UBS: Continue trading AI narratives rationally, maintaining overweight position in China.

date
17/11/2025
UBS Global Emerging Markets Equity Chief Strategist Sunil Tirumalai recently released his annual strategy, stating that global economic growth is expected to rebound starting from early 2026, with all the benefits of fiscal expansion in developed markets likely to be reflected. The expansion of the Federal Reserve's balance sheet and the accumulation of stablecoins have kept long-term yields under control.
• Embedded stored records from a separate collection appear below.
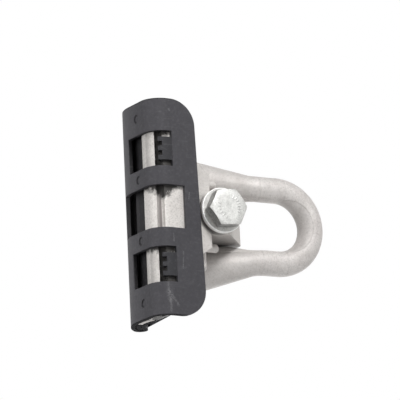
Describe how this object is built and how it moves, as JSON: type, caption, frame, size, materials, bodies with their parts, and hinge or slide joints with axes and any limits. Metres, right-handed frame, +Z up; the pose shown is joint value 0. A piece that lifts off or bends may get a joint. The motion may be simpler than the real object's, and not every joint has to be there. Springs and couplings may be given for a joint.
{
  "type": "suspension clamp",
  "caption": "Bolted two-jaw suspension clamp with a U-shaped hanging loop and clip-in plastic liners round a cable channel.",
  "frame": {"origin": "on the clamped cable's axis, half way along the clamp", "axes": "+X along the cable, +Y along the clamping bolt from its head to its nut, +Z up towards the hanging loop"},
  "size_m": [0.116, 0.0775, 0.1125],
  "materials": {
    "cast_aluminium": "blasted casting",
    "dark_plastic": "fine moulded texture",
    "zinc_steel": "zinc coated"
  },
  "bodies": {
    "body": {"bail_body": "cast_aluminium", "rear_liner": "dark_plastic", "hex_nut": "zinc_steel"},
    "front": {"front_jaw": "cast_aluminium", "front_liner": "dark_plastic", "flat_washer": "zinc_steel"},
    "bolt": {"clamp_bolt": "zinc_steel"}
  },
  "joints": [
    {"name": "jaw_slide", "type": "slide", "parent": "body", "child": "front", "axis": [0, -1, 0], "range_m": [0, 0.0175]},
    {"name": "bolt_turn", "type": "hinge", "parent": "front", "child": "bolt", "pos_m": [0, 0, 0.021], "axis": [0, -1, 0], "range_deg": [0, 3600]}
  ],
  "couplings": [
    {"joint": "bolt_turn", "follows": "jaw_slide", "rad_per_m": 3590.4}
  ]
}
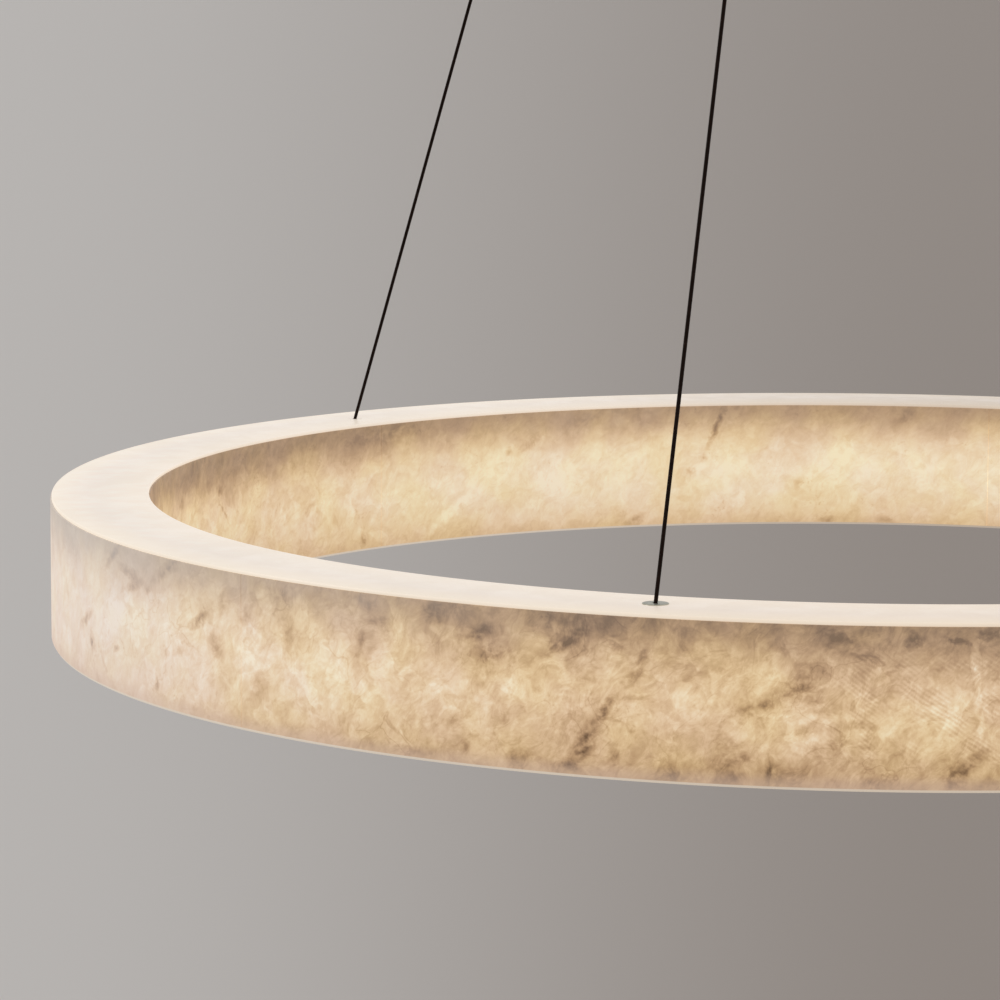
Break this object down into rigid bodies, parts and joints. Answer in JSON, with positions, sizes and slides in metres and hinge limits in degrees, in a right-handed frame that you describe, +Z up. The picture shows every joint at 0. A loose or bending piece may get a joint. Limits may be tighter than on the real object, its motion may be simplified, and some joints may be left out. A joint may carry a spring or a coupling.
{
  "type": "ring chandelier",
  "caption": "Backlit veined stone ring of rectangular section, hung level on slanting thin cables from a round ceiling canopy.",
  "frame": {"origin": "middle of the ceiling bracket's upper face, on the ceiling", "axes": "+Z up, square to the ceiling; -Y towards the front (feed) cable; X to the right"},
  "size_m": [1, 1, 1.027],
  "materials": {
    "outer_stone": "honed, backlit veined stone",
    "inner_stone": "honed, backlit veined stone",
    "opal_plate": "satin opal plate, lit from within",
    "white_plastic": "satin",
    "black_cable": "black sleeved cable",
    "grey_metal": "grey plated turned metal",
    "canopy_paint": "matt off-white powder coat",
    "zinc_steel": "bright zinc plate",
    "fasteners": "plated steel",
    "frame_aluminium": "mill finish",
    "light_modules": "lit modules",
    "driver_plastic": "fine texture",
    "terminal_plastic": "moulded",
    "lead": "insulated wire",
    "magnets": "nickel plate"
  },
  "bodies": {
    "canopy": {"ceiling_bracket": "zinc_steel", "canopy_cover": "canopy_paint", "gripper_bodies": "grey_metal", "gripper_jaws": "fasteners", "gripper_springs": "fasteners", "gripper_nuts": "fasteners", "canopy_collars": "grey_metal", "driver_case": "driver_plastic", "driver_lid": "driver_plastic", "driver_screws": "fasteners", "terminal_block": "terminal_plastic", "terminal_screws": "fasteners", "earth_screw": "fasteners", "cable_tails": "black_cable"},
    "light_ring": {"top_cover": "opal_plate", "bottom_diffuser": "opal_plate", "frame_ring": "frame_aluminium", "hangers": "zinc_steel", "hanger_screws": "fasteners", "feed_gland": "grey_metal", "gland_nut": "grey_metal", "cable_bushings": "white_plastic", "outer_clips": "frame_aluminium", "inner_clips": "frame_aluminium", "clip_screws": "fasteners", "led_modules_outer": "light_modules", "led_modules_inner": "light_modules", "ring_connector": "terminal_plastic", "ring_lead": "lead", "diffuser_brackets": "fasteners", "diffuser_magnets": "magnets", "outer_stone_1": "outer_stone", "outer_stone_2": "outer_stone", "outer_stone_3": "outer_stone", "outer_stone_4": "outer_stone", "outer_stone_5": "outer_stone", "outer_stone_6": "outer_stone", "inner_stone_1": "inner_stone", "inner_stone_2": "inner_stone", "inner_stone_3": "inner_stone", "inner_stone_4": "inner_stone", "inner_stone_5": "inner_stone", "inner_stone_6": "inner_stone"},
    "front_cable": {"cable_front": "black_cable", "cable_stop_front": "fasteners"},
    "front_nozzle": {"nozzle_front": "grey_metal"},
    "left_cable": {"cable_left": "black_cable", "cable_stop_left": "fasteners"},
    "left_nozzle": {"nozzle_left": "grey_metal"},
    "right_cable": {"cable_right": "black_cable", "cable_stop_right": "fasteners"},
    "right_nozzle": {"nozzle_right": "grey_metal"}
  },
  "joints": [
    {"name": "sway", "type": "hinge", "parent": "canopy", "child": "front_cable", "pos_m": [0, -0.125, -0.067], "axis": [1, 0, 0], "range_deg": [-4, 4]},
    {"name": "ring_level", "type": "hinge", "parent": "front_cable", "child": "light_ring", "pos_m": [0, -0.472, -0.9524], "axis": [1, 0, 0], "range_deg": [-1.2, 1.2]},
    {"name": "left_cable_sway", "type": "hinge", "parent": "canopy", "child": "left_cable", "pos_m": [-0.11108, 0.05733, -0.067], "axis": [1, 0, 0], "range_deg": [-4.2, 4.2]},
    {"name": "right_cable_sway", "type": "hinge", "parent": "canopy", "child": "right_cable", "pos_m": [0.11108, 0.05733, -0.067], "axis": [1, 0, 0], "range_deg": [-4.2, 4.2]},
    {"name": "front_release", "type": "slide", "parent": "canopy", "child": "front_nozzle", "axis": [0, 0, 1], "range_m": [0, 0.0025], "stiffness_N_per_m": 400, "springref_m": -0.002},
    {"name": "left_release", "type": "slide", "parent": "canopy", "child": "left_nozzle", "axis": [0, 0, 1], "range_m": [0, 0.0025], "stiffness_N_per_m": 400, "springref_m": -0.002},
    {"name": "right_release", "type": "slide", "parent": "canopy", "child": "right_nozzle", "axis": [0, 0, 1], "range_m": [0, 0.0025], "stiffness_N_per_m": 400, "springref_m": -0.002}
  ],
  "couplings": [
    {"joint": "ring_level", "follows": "sway", "ratio": -0.26483},
    {"joint": "left_cable_sway", "follows": "sway", "ratio": 1},
    {"joint": "right_cable_sway", "follows": "sway", "ratio": 1}
  ]
}
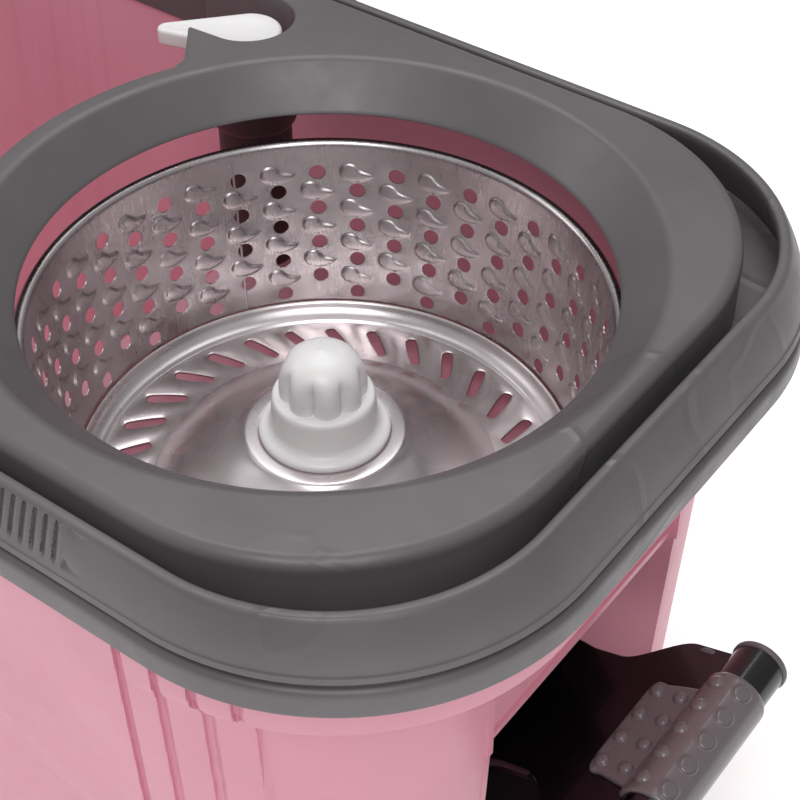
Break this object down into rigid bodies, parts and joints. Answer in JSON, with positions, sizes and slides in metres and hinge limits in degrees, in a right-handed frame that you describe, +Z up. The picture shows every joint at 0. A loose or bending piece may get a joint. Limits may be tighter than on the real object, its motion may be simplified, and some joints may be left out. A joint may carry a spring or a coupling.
{
  "type": "spin mop bucket",
  "caption": "Oblong mop bucket with a foot-pedal spinner: a perforated steel basket with a mop drive hub under a grey collar, a carrying handle, a soap pump and a geared pedal drive",
  "frame": {"origin": "centre of the whole object's bounding box in plan, on the floor plane under the feet", "axes": "+X along the bucket towards the spinner and its pedal, +Y across the bucket towards the soap pump side, +Z up"},
  "size_m": [0.506, 0.2814, 0.2544],
  "materials": {
    "pink_plastic": "smooth satin moulded polypropylene",
    "grey_plastic": "satin moulded polypropylene",
    "black_plastic": "glossy moulded ABS",
    "dark_plastic": "matt moulded plastic",
    "white_plastic": "smooth moulded nylon",
    "gear_plastic": "natural acetal, machined look",
    "basket_steel": "pressed stainless sheet, vertical brushing",
    "hardware_steel": "zinc plated steel",
    "bronze": "sintered bronze",
    "pad_rubber": "soft grey elastomer with raised studs",
    "dark_rubber": "dark elastomer"
  },
  "bodies": {
    "root": {"bucket_shell": "pink_plastic", "rim_trim": "grey_plastic", "spin_collar": "grey_plastic", "foot_spin_near": "dark_rubber", "foot_spin_far": "dark_rubber", "foot_wash_near": "dark_rubber", "foot_wash_far": "dark_rubber", "handle_pin_near": "dark_plastic", "handle_pin_far": "dark_plastic", "shaft_bush": "white_plastic", "shaft_seal": "dark_rubber", "gearbox_frame": "dark_plastic", "frame_screws": "hardware_steel", "gearbox_cover": "dark_plastic", "cover_screws": "hardware_steel", "near_bushing": "bronze", "far_bushing": "bronze", "pedal_pivot_pin": "hardware_steel", "pivot_clips": "hardware_steel", "return_spring": "hardware_steel", "soap_bottle": "dark_plastic", "pump_collar": "white_plastic", "dip_tube": "white_plastic", "pump_spring": "hardware_steel", "pedal_tray": "dark_plastic"},
    "handle": {"carry_handle": "grey_plastic"},
    "basket": {"basket_wall": "basket_steel", "basket_floor": "basket_steel", "drive_hub": "white_plastic", "hub_washer": "hardware_steel", "hub_screws": "hardware_steel", "basket_shaft": "hardware_steel", "clutch_driven": "gear_plastic", "shaft_clip": "hardware_steel"},
    "driver": {"clutch_driver": "gear_plastic"},
    "input": {"input_shaft": "hardware_steel", "input_pinion": "gear_plastic", "crown_gear": "gear_plastic"},
    "pedal": {"pedal_lever": "black_plastic", "sector_gear": "gear_plastic", "sector_screws": "hardware_steel", "pedal_pad": "pad_rubber", "bar_pad": "pad_rubber", "bar_caps": "grey_plastic"},
    "pump": {"pump_head": "white_plastic", "pump_stem": "white_plastic"}
  },
  "joints": [
    {"name": "handle_swing", "type": "hinge", "parent": "root", "child": "handle", "pos_m": [-0.012, 0, 0.2411], "axis": [0, -1, 0], "range_deg": [0, 100]},
    {"name": "basket_spin", "type": "hinge", "parent": "root", "child": "basket", "pos_m": [0.088, 0, 0.228], "axis": [0, 0, 1], "continuous": true},
    {"name": "pedal_press", "type": "hinge", "parent": "root", "child": "pedal", "pos_m": [0.1565, 0, 0.07159], "axis": [0, 1, 0], "range_deg": [0, 30], "stiffness_Nm_per_rad": 0.5, "springref_deg": -22.92},
    {"name": "input_spin", "type": "hinge", "parent": "root", "child": "input", "pos_m": [0.088, 0, 0.086], "axis": [0, 1, 0], "range_deg": [-145, 0]},
    {"name": "driver_spin", "type": "hinge", "parent": "root", "child": "driver", "pos_m": [0.088, 0, 0.12], "axis": [0, 0, 1], "range_deg": [-435, 0]},
    {"name": "pump_press", "type": "slide", "parent": "root", "child": "pump", "axis": [0, 0, -1], "range_m": [0, 0.009], "stiffness_N_per_m": 150, "springref_m": -0.01, "deforming": ["pump_spring"]}
  ],
  "couplings": [
    {"joint": "input_spin", "follows": "pedal_press", "ratio": -4.8333},
    {"joint": "driver_spin", "follows": "pedal_press", "ratio": -14.5}
  ]
}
As companies with ample balance sheet space continue to make huge investments, investments in technology/AI are expected to continue. "We are currently in the early stages of the technology/AI cycle, and the overall environment is nearing its peak in the next 1.5-2 years." He believes that the current micro situation is healthy, with AI investment funds coming from cash flow, companies making large investments having low leverage, and valuations not exceeding those of other markets. In emerging markets, approximately 23% of the index are identified as beneficiaries of AI, contributing over 42% of the return in 2025. It is expected that the earnings per share growth of AI stocks in 2026 may remain above 20%, returning to normal in 2027. In general, continuing to trade the AI narrative is reasonable. Sunil Tirumalai also mentioned, "We are more optimistic about Chinese companies. They are unique consumer-oriented AI stocks in emerging markets, and their valuations have not risen too much. MSCI China remains our major overweight market in larger markets."